Initially, all marketing has good intentions – to sell. But, at what point does bad marketing turn into plain stupidity?
Well, we’ve come up with a few examples for you. While there are probably hundreds of stupid methods out there, and some that haven’t been thought up yet, we cut it down for you a little.
Here’s our list of 10 stupid ways to sell along with some suggestions on how to raise your sales IQ:
1. Use a complicated message. Big words, lots of jargon, vague offers — the more complicated the message, the harder it will be for customers to figure out what you’re trying to sell.
Instead, get to the point and keep your messaging simple. Speak to the reader, use the word “you” in your copy
2. Focus only on making the sale. “We want your money now! BUY! BUY! BUY!”
The main focus should be on the value your product/service provides for the customer. We know you want to sell us your fancy new widget, but remember we’re people too. I want to know how it will solve my problem and make my life easier.
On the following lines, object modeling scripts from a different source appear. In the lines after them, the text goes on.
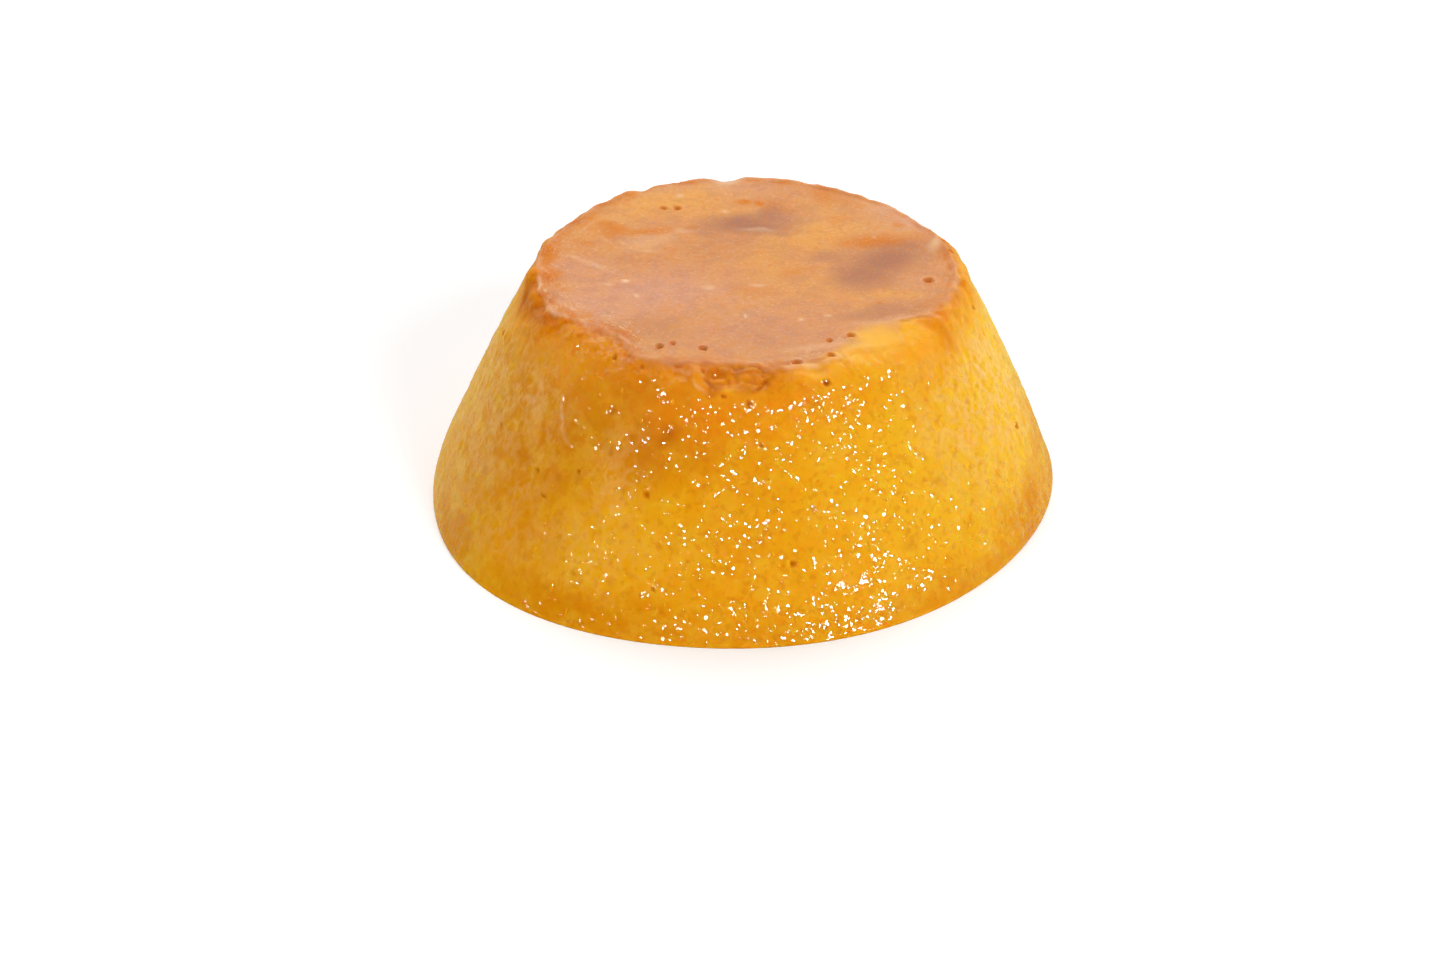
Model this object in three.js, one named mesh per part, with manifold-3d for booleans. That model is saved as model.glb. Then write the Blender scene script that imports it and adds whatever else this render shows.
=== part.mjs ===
// A caramel pudding: an individual baked egg custard, turned out of its sloping mould with the caramel side
// up. It is one piece of set custard, so it is one solid: a slumped cone with a stained, faintly dished top,
// a soft shoulder, a torn patch on the front of the rim, and the open bubbles that baking leaves.
//
// Millimetres, +Z up. The pudding stands on its wide face, with the middle of that face at the origin, and
// its torn patch looks towards -Y. Azimuths are in degrees round +Z, counted from +X.

import * as THREE from "three";
import { mergeVertices } from "three/addons/utils/BufferGeometryUtils.js";
import Module from "manifold-3d";

const wasm = await Module();
wasm.setup();

// ---------------------------------------------------------------- driving sizes

const BASE_RADIUS = 42.1; // the wide face, which was the open mouth of the mould
const TOP_RADIUS = 27.92; // the caramel side, which was the mould's bottom
const HEIGHT = 30.7;
const WALL_BELLY = 0.48; // how far the slumped wall stands proud of a straight one at half height
const TOP_LEAN = 1.45; // how far the top has sunk towards +X
const TOP_FALL = 0.0176; // slope of the top, which drops towards +X
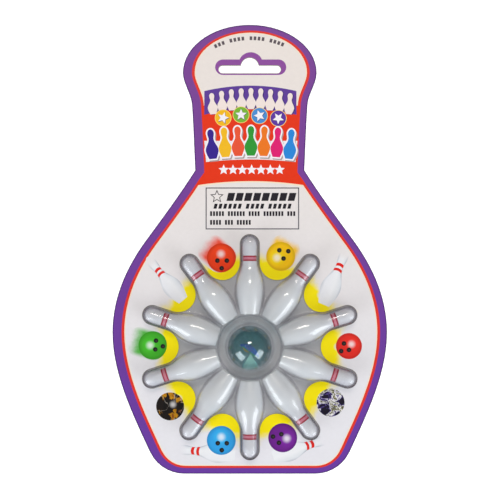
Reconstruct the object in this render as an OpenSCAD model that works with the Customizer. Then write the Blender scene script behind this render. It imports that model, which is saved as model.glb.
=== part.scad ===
// Carded toy bowling set.  A pin-shaped card carries a clear blister with ten
// toy pins in a ring, heads outward, round a glass ball.  The card lies on its
// back: +Z comes out of the printed face, +Y runs up to the hang slot, and the
// origin is the middle of the back face.

/* [Card] */
// Height of the card
card_h = 190; // [186:1:196]
// Width of the card across its belly
card_w = 116; // [114:1:120]
// Width of the head of the card
head_w = 56.8; // [54:0.2:60]
// Width of the neck, just above the shoulders
neck_w = 46.2; // [44:0.2:48]
// Thickness of the back board
back_t = 0.5; // [0.4:0.1:0.8]
// Thickness of the front board
front_t = 0.6; // [0.6:0.1:0.9]
// Radius of the card's two bottom corners
foot_r = 16; // [12:1:18]

/* [Hang slot] */
// Length of the slot
slot_w = 26.4; // [24:0.2:30]
// Height of the slot at its two ends
slot_h = 3.3; // [3:0.1:4.5]
// Radius of the hump that takes the peg
hump_r = 3.8; // [3.4:0.1:4.4]

/* [Pins] */
// Number of pins; each has a node of its own
pin_count = 10; // [10:1:10]
// Length of a pin
pin_l = 32; // [31:0.1:32]
// Radius of a pin at its belly
pin_belly_r = 5.5; // [5.2:0.1:5.5]
// Radius of a pin at its base
pin_base_r = 3.9; // [3.6:0.1:3.9]
// Radius of a pin at its neck
pin_neck_r = 2.8; // [2.6:0.1:2.9]
// Radius of a pin's head
pin_head_r = 2.95; // [2.8:0.05:3]
// Radius of the core hole in the base
core_r = 2.2; // [1.6:0.1:2.4]
// Depth of the core hole
core_l = 19; // [10:1:20]

/* [Ball] */
// Diameter of the glass ball
ball_d = 18.5; // [17:0.1:18.6]

/* [Blister] */
// Thickness of the clear sheet
sheet_t = 0.3; // [0.2:0.05:0.3]
// Air between a loose piece and what holds it
play = 0.3; // [0.3:0.05:0.35]
// Radius of the sealed flange
flange_r = 50.4; // [49.5:0.1:50.6]
// Inside radius of the pin pockets where they face the ball
ring_r = 13.6; // [13.4:0.1:13.6]
// Distance from the middle of the ring to the far end of a pocket
pocket_end = 47.2; // [47:0.1:47.4]

/* [Hidden] */

$fn = 96;

// Levels of the card's outline above its bottom edge
belly_up = 59.6;
shoulder_up = 98.5;
neck_up = 128.1;
jaw_up = 156.1;
head_up = 169.6;
slot_up = 171;
hump_up = 172.2;
ring_up = 53.4;

// Half widths of the outline where it is neither widest nor narrowest
shoulder_x = 43.8;
jaw_x = 24.5;
foot_x = 27.6;

// The foot's round hands over to the flank where the edge leans by this angle
foot_lean = 25.2;

// Heights in the stack: back board, sheet, front board
card_top = back_t + front_t;
flange_top = back_t + sheet_t;
recess_gap = 0.2;

// Pins start just outside the ring wall and lie just clear of the back board
pin_step = 360 / pin_count;
pin_first = pin_step / 2;
pin_start = ring_r + play;
pin_z = back_t + play + pin_belly_r;
base_round = 0.5;

ball_r = ball_d / 2;
ball_z = back_t + play + ball_r;

// The star opening: round-ended lobes joined by concave scallops
lobe_r = 4.05;
lobe_end = pocket_end + 0.25;
valley_r = 29.8;
// A scallop is tangent to both its lobes and reaches in to valley_r
scallop_at = (valley_r - lobe_r) / (1 - sin(pin_first));
scallop_r = scallop_at - valley_r;

// Outside of a pocket: [distance from the ring's middle, radius]
pocket_head_r = 3.85;
pocket_stations = [
    [ring_r - 1.6, 4.2],
    [20, pin_belly_r + play + sheet_t + 0.1],
    [26, pin_belly_r + play + sheet_t + 0.1],
    [34.5, pocket_head_r],
    [pocket_end - pocket_head_r, pocket_head_r]
];

// Outside of the ball's dome, and how far its wall flares out at the foot
dome_r = ball_r + play + sheet_t;
dome_flare = 0.4;

// A cubic from station a to station b; a station is [place, size, slope]
function cubic(a, b, t) =
    let (run = b[0] - a[0], t2 = t * t, t3 = t2 * t)
    [
        a[0] + run * t,
        (2 * t3 - 3 * t2 + 1) * a[1] + (t3 - 2 * t2 + t) * run * a[2]
        + (3 * t2 - 2 * t3) * b[1] + (t3 - t2) * run * b[2]
    ];

// Points [place, size] along the cubics that join the stations
function through(stations, steps) = [
    for (i = [0 : len(stations) - 2], k = [0 : steps - 1])
    cubic(stations[i], stations[i + 1], k / steps)
];

// Places on a pin are distances from its base
pin_stations = [
    [base_round, pin_base_r, 0.27],
    [10.5, pin_belly_r, 0],
    [16.5, 4.3, -0.36],
    [23.5, pin_neck_r, 0],
    [27.8, pin_head_r, 0]
];

// Right-hand edge of the card, from the foot up to the top, as [x, height]
function card_edge() =
    let (
        foot = [
            foot_r * (1 - sin(foot_lean)),
            foot_x + foot_r * cos(foot_lean),
            tan(foot_lean)
        ],
        belly = [belly_up, card_w / 2, 0],
        shoulder = [shoulder_up, shoulder_x, -0.735],
        corner = [neck_up, neck_w / 2, -0.63],
        neck = [neck_up, neck_w / 2, 0.05],
        jaw = [jaw_up, jaw_x, 0.07],
        head = [head_up, head_w / 2, 0],
        flank = through([foot, belly, shoulder, corner], 14),
        upper = through([neck, jaw, head], 7)
    )
    concat(
        [
            for (a = [-90 : 9 : -foot_lean - 5])
            [foot_x + foot_r * cos(a), foot_r + foot_r * sin(a)]
        ],
        [for (p = flank) [p[1], p[0]]],
        [for (p = upper) [p[1], p[0]]],
        [
            for (a = [0 : 6 : 84])
            [head_w / 2 * cos(a), head_up + (card_h - head_up) * sin(a)]
        ]
    );

module card_outline() {
    edge = card_edge();
    last = len(edge) - 1;
    translate([0, -card_h / 2])
    polygon(concat(
        edge,
        [[0, card_h]],
        [for (i = [last : -1 : 0]) [-edge[i][0], edge[i][1]]]
    ));
}

// A long slot with round ends and a hump in the middle for a peg
module hang_slot() {
    translate([0, slot_up - card_h / 2]) {
        for (side = [-1, 1])
        translate([side * (slot_w - slot_h) / 2, 0])
        circle(d = slot_h);
        square([slot_w - slot_h, slot_h], center = true);
        intersection() {
            translate([0, hump_up - slot_up])
            circle(r = hump_r);
            translate([-hump_r, 0])
            square(2 * hump_r);
        }
    }
}

// Puts its children where the ring of pins has its middle
module at_ring() {
    translate([0, ring_up - card_h / 2, 0])
    children();
}

module star_opening() {
    for (i = [0 : pin_count - 1])
    rotate(pin_first + i * pin_step) {
        translate([lobe_end - lobe_r, 0])
        circle(r = lobe_r);
        translate([0, -lobe_r])
        square([lobe_end - lobe_r, 2 * lobe_r]);
    }
    difference() {
        circle(r = scallop_at * cos(pin_first));
        for (i = [0 : pin_count - 1])
        rotate(i * pin_step)
        translate([scallop_at, 0])
        circle(r = scallop_r);
    }
}

module front_card() {
    color("ghostwhite")
    difference() {
        translate([0, 0, back_t])
        linear_extrude(front_t)
        difference() {
            card_outline();
            hang_slot();
        }
        at_ring() {
            linear_extrude(card_top + 1)
            star_opening();
            translate([0, 0, back_t - 1])
            cylinder(r = flange_r + recess_gap, h = sheet_t + 1);
        }
    }
}

module back_card() {
    color("lightgray")
    linear_extrude(back_t)
    difference() {
        card_outline();
        hang_slot();
    }
}

// Space for one pin, in plan and in section, less an inset all round
module pocket(inset) {
    outline = [for (s = pocket_stations) [s[0], s[1] - inset]];
    near = outline[0];
    far = outline[len(outline) - 1];
    // Straight walls from the back board up to the pin's middle height
    translate([0, 0, back_t])
    linear_extrude(pin_z - back_t) {
        polygon(concat(
            outline,
            [for (i = [len(outline) - 1 : -1 : 0]) [outline[i][0], -outline[i][1]]]
        ));
        translate([far[0], 0])
        circle(r = far[1]);
    }
    // Half round over the pin
    translate([0, 0, pin_z])
    rotate([0, 90, 0])
    rotate([0, 0, 90])
    rotate_extrude(angle = 180)
    polygon(concat(
        [[0, near[0]]],
        [for (p = outline) [p[1], p[0]]],
        [[0, far[0]]]
    ));
    translate([far[0], 0, pin_z])
    sphere(r = far[1]);
}

// All the pockets, cut off round the ball
module pockets(inset) {
    difference() {
        for (i = [0 : pin_count - 1])
        rotate(pin_first + i * pin_step)
        pocket(inset);
        translate([0, 0, -1])
        cylinder(r = ring_r - sheet_t + inset, h = ball_z + ball_d);
    }
}

// The ball's dome: a flared wall with a round top, less an inset all round
module dome(inset) {
    r = dome_r - inset;
    translate([0, 0, back_t])
    cylinder(r1 = r + dome_flare, r2 = r, h = ball_z - back_t);
    translate([0, 0, ball_z])
    rotate_extrude()
    intersection() {
        circle(r = r);
        square(r);
    }
}

module blister() {
    color("lightcyan", 0.4)
    at_ring()
    difference() {
        union() {
            translate([0, 0, back_t])
            cylinder(r = flange_r, h = sheet_t);
            pockets(0);
            dome(0);
        }
        pockets(sheet_t);
        dome(sheet_t);
    }
}

module ball() {
    color("cadetblue")
    at_ring()
    translate([0, 0, ball_z])
    sphere(r = ball_r);
}

// One moulded pin, cored from its base so that the plastic stays even
module pin(i) {
    side = through(pin_stations, 8);
    head = pin_stations[len(pin_stations) - 1];
    cap = pin_l - head[0];
    color("white")
    at_ring()
    rotate(pin_first + i * pin_step)
    translate([pin_start, 0, pin_z])
    rotate([0, 90, 0])
    difference() {
        rotate_extrude()
        polygon(concat(
            [[0, 0], [pin_base_r - base_round, 0]],
            [[pin_base_r - 0.3 * base_round, 0.3 * base_round]],
            [for (p = side) [p[1], p[0]]],
            [for (a = [0 : 10 : 80]) [head[1] * cos(a), head[0] + cap * sin(a)]],
            [[0, pin_l]]
        ));
        translate([0, 0, -1])
        cylinder(r = core_r, h = core_l + 1);
    }
}

module pin_01() { pin(0); }
module pin_02() { pin(1); }
module pin_03() { pin(2); }
module pin_04() { pin(3); }
module pin_05() { pin(4); }
module pin_06() { pin(5); }
module pin_07() { pin(6); }
module pin_08() { pin(7); }
module pin_09() { pin(8); }
module pin_10() { pin(9); }

front_card();
back_card();
blister();
ball();
pin_01();
pin_02();
pin_03();
pin_04();
pin_05();
pin_06();
pin_07();
pin_08();
pin_09();
pin_10();
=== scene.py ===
"""Carded toy bowling set: a pin-shaped printed card, a clear blister, ten toy pins and a glass ball.

The places of boards, blister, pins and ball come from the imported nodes.
"""
import math
from contextlib import contextmanager

import bmesh
import bpy
from mathutils import Matrix, Vector
from mathutils.geometry import delaunay_2d_cdt


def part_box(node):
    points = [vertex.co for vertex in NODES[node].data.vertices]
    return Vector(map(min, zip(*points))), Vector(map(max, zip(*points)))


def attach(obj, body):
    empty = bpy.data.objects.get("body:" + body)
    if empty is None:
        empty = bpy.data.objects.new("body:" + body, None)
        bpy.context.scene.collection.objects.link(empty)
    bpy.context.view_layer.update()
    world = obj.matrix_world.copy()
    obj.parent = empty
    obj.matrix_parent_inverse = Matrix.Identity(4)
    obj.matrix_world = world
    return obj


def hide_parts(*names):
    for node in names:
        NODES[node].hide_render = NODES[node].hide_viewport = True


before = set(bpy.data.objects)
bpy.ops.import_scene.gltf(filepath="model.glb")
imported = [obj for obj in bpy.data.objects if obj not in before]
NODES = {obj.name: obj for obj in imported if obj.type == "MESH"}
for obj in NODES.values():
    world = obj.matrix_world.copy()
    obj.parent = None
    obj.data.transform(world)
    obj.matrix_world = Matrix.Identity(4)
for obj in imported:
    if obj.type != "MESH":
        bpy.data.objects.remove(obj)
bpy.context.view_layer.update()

MM = 0.001


def box_mm(node):
    """A node's lowest and highest corner at rest, in millimetres."""
    low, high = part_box(node)
    return low / MM, high / MM


# ---- places taken from the design, in mm

card_low, card_high = box_mm("front_card")
ball_low, ball_high = box_mm("ball")
sheet_low, sheet_high = box_mm("blister")
pin_low, pin_high = box_mm("pin_03")  # the pin that points straight up the card

CARD_TOP = card_high.z
BACK_TOP = box_mm("back_card")[1].z
RING = Vector(((ball_low.x + ball_high.x) / 2, (sheet_low.y + sheet_high.y) / 2, 0))
BALL_R = (ball_high.z - ball_low.z) / 2
BALL_Z = (ball_high.z + ball_low.z) / 2
FLANGE_R = (sheet_high.x - sheet_low.x) / 2
PIN_Z = (pin_high.z + pin_low.z) / 2
PIN_START = pin_low.y - RING.y
PIN_L = pin_high.y - pin_low.y
PIN_COUNT = 10
PIN_STEP = 2 * math.pi / PIN_COUNT
PIN_FIRST = PIN_STEP / 2

# ---- plane and mesh helpers


def cubic(a, b, t):
    """The cubic from station a to station b; a station is (place, size, slope)."""
    run = b[0] - a[0]
    t2, t3 = t * t, t * t * t
    size = (2 * t3 - 3 * t2 + 1) * a[1] + (t3 - 2 * t2 + t) * run * a[2]
    size += (3 * t2 - 2 * t3) * b[1] + (t3 - t2) * run * b[2]
    return a[0] + run * t, size


def through(stations, steps):
    """Points (place, size) along the cubics that join the stations."""
    points = [cubic(a, b, k / steps) for a, b in zip(stations, stations[1:]) for k in range(steps)]
    return points + [stations[-1][:2]]


def size_at(stations, place):
    """The size at a place along the cubics that join the stations."""
    for a, b in zip(stations, stations[1:]):
        if a[0] <= place <= b[0]:
            return cubic(a, b, (place - a[0]) / (b[0] - a[0]))[1]
    return stations[-1][1]


def smoothstep(value, low, high):
    t = min(1.0, max(0.0, (value - low) / (high - low)))
    return t * t * (3 - 2 * t)


def turned(points, angle, x=0.0, y=0.0):
    c, s = math.cos(angle), math.sin(angle)
    return [(x + c * p[0] - s * p[1], y + s * p[0] + c * p[1]) for p in points]


def spoke(x, y, r, a):
    """The point at distance r from (x, y) in direction a."""
    return x + r * math.cos(a), y + r * math.sin(a)


def circle(x, y, r, n=48):
    return [spoke(x, y, r, 2 * math.pi * k / n) for k in range(n)]


def stadium(x0, x1, y, r, n=12):
    """A bar with round ends from x0 to x1, 2 r high."""
    right = [spoke(x1 - r, y, r, a) for a in arc(-90, 90, n)]
    return right + [spoke(x0 + r, y, r, a) for a in arc(90, 270, n)]


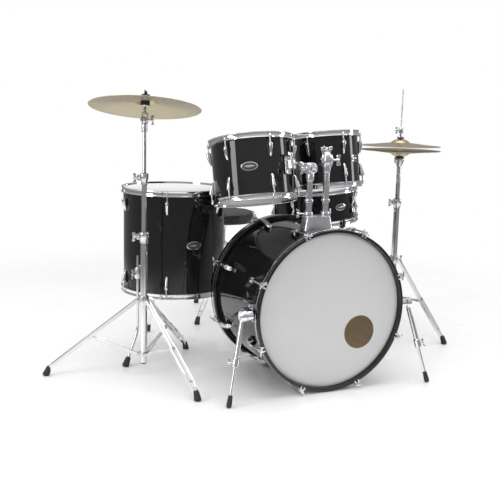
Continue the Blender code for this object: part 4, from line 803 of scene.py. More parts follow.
for name, (place, radius, depth, turn, lugs, body) in DRUMS.items():
    end = depth / 2
    ears = [turn + 180 / lugs + 360 / lugs * index for index in range(lugs)]
    length = 0.036 if name == "snare" else 0.050
    for level, flip in (("top", Matrix()), ("bottom", FLIP)):
        angles = ears if level == "top" else [-ear for ear in ears]
        parts = [(CHROME, rim_shape(radius, end, angles, 144))]
        for angle in angles:
            parts += [(CHROME, shape) for shape in tension_rod(radius, end, angle, end - 0.034)]
            parts += [(CHROME, shape) for shape in slim_lug(radius, angle, end - 0.034, length)]
        replaced = [name + "_%s_rim" % level]
        piece(name + "_%s_rim_and_lugs" % level, body, parts, replaced, place @ flip)
    piece(name + "_batter_head_film", body,
          head_parts(COATED_FILM, radius, SHELL_WALL, end, 0.012, 96), [name + "_batter_head"], place)
    piece(name + "_bottom_head_film", body,
          head_parts(FRONT_FILM, radius, SHELL_WALL, end, 0.012, 96), (), place @ FLIP)

# ---------------------------------------------------------------- tom mount and posts
# A polished die-cast saddle sits on top of the bass drum and holds two steel posts, each gripped by a
# collar with a wing screw. A post ends in the toothed disc that its tom arm tilts on.

POST_SPREAD = 0.068
POST_RADIUS = 0.0115
SADDLE_TOP = BASS_TOP + 0.046
TILTER_RADIUS = 0.021
TILTERS = {"large_tom": Vector((-POST_SPREAD / 2, MOUNT_Y, BASS_TOP + 0.2174)),
           "small_tom": Vector((POST_SPREAD / 2, MOUNT_Y, BASS_TOP + 0.2474))}

SATIN = finish("satin die casting", 60, (0.67, 0.68, 0.69), (0.76, 0.77, 0.785), (220, 0.20, 0.32),
               (600, 0.10, 0.0003), 1.0)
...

3. Have a complicated purchase/checkout process. “You must register, fill out these 20 forms and give a blood sample before checking out.”
Make it easy for customers to buy your product and navigate around your site. You can have people register, but try to keep it as simple as possible. The more frustration a customer finds, the more willing they’ll be to find another vendor.
4. Think the sale is over at checkout. “Thanks for you’re money, see ‘ya later!”
Wrong. This is just the beginning of your relationship with the customer, nurture it. After the checkout, send a thank you with additional offers or introduce your newsletter, keep the relationship going.
5. Skip customer research. How do you know the best way to sell to your customer before you even know who they are?
Research is critical — knowing your target audience’s demographics will help you mold your message and communicate more clearly. A little time spent now on customer research will help you save money in wasted advertising later.
6. Bombard customer inboxes with dozens of promotional emails. Just because I bought from you today doesn’t mean I want to buy another one in a few hours and even more tomorrow or another fancy widget on Monday.
Emailing customers too frequently is an easy way to turn people away, fast. Even worse, making it difficult for people to unsubscribe can get you in trouble, possibly even blacklisted, a hard thing to bounce back from.
Instead, target emails to different customer groups in your list. If someone just bought yesterday, don’t send them an email tomorrow advertising something else. Look at your sales cycles and determine the best times to email — weekly, monthly, quarterly.
7. Use outside links (ads, emails) that land on unrelated or general landing pages. I clicked on the link for a certain book title I’ve been looking for, don’t make me search through an entire page full of products to find it. I’m lazy, impatient and won’t do it.
Landing pages are a great place to focus your sales, don’t waste them. By clicking on the link, you already know the customer is interested. Keep the sale going and keep your focus clear. Tell them about the main features of the product or service, give them links to find more information, and tell them how to buy.
8. Send people to a “broken” Website. Broken links, missing pages, tons of error messages, poor content – clean up the house before you start bringing guests over.
Instead, spend some time and maybe a little bit of money fixing up your site, be proud of it before you start sending customers there.
9. Fail to respond to customers quickly. “The current wait time is approximately 735 minutes. Please stay on the line, your call is important to us.”
When a customer calls or sends an email with a question, be sure to respond as soon as possible. Not only will the customer appreciate the attention, but you’ve started a good relationship and established your company as one that cares about it’s customers.
10. Create a Website and then ignore it. This also goes for blogs, online networks and groups.
You put in all of that effort way back when, why throw it away? There’s nothing sadder on the Web than finding a blog that hasn’t been updated since January 24, 2005.
It’s worthwhile to keep your blog or network going, even if you only have time to post once or twice a week. Producing constant keyword-rich content will add value for your readers and make you very attractive to search engines.
Take a look at your marketing and sales activities from the viewpoint of an outsider. How have your past marketing ideas failed? What stupid sales ideas are you still keeping around?
Patch-up the cracks and fix your leaky pipes – your customers will appreciate it and you’ll see the results when all the sales start rolling in.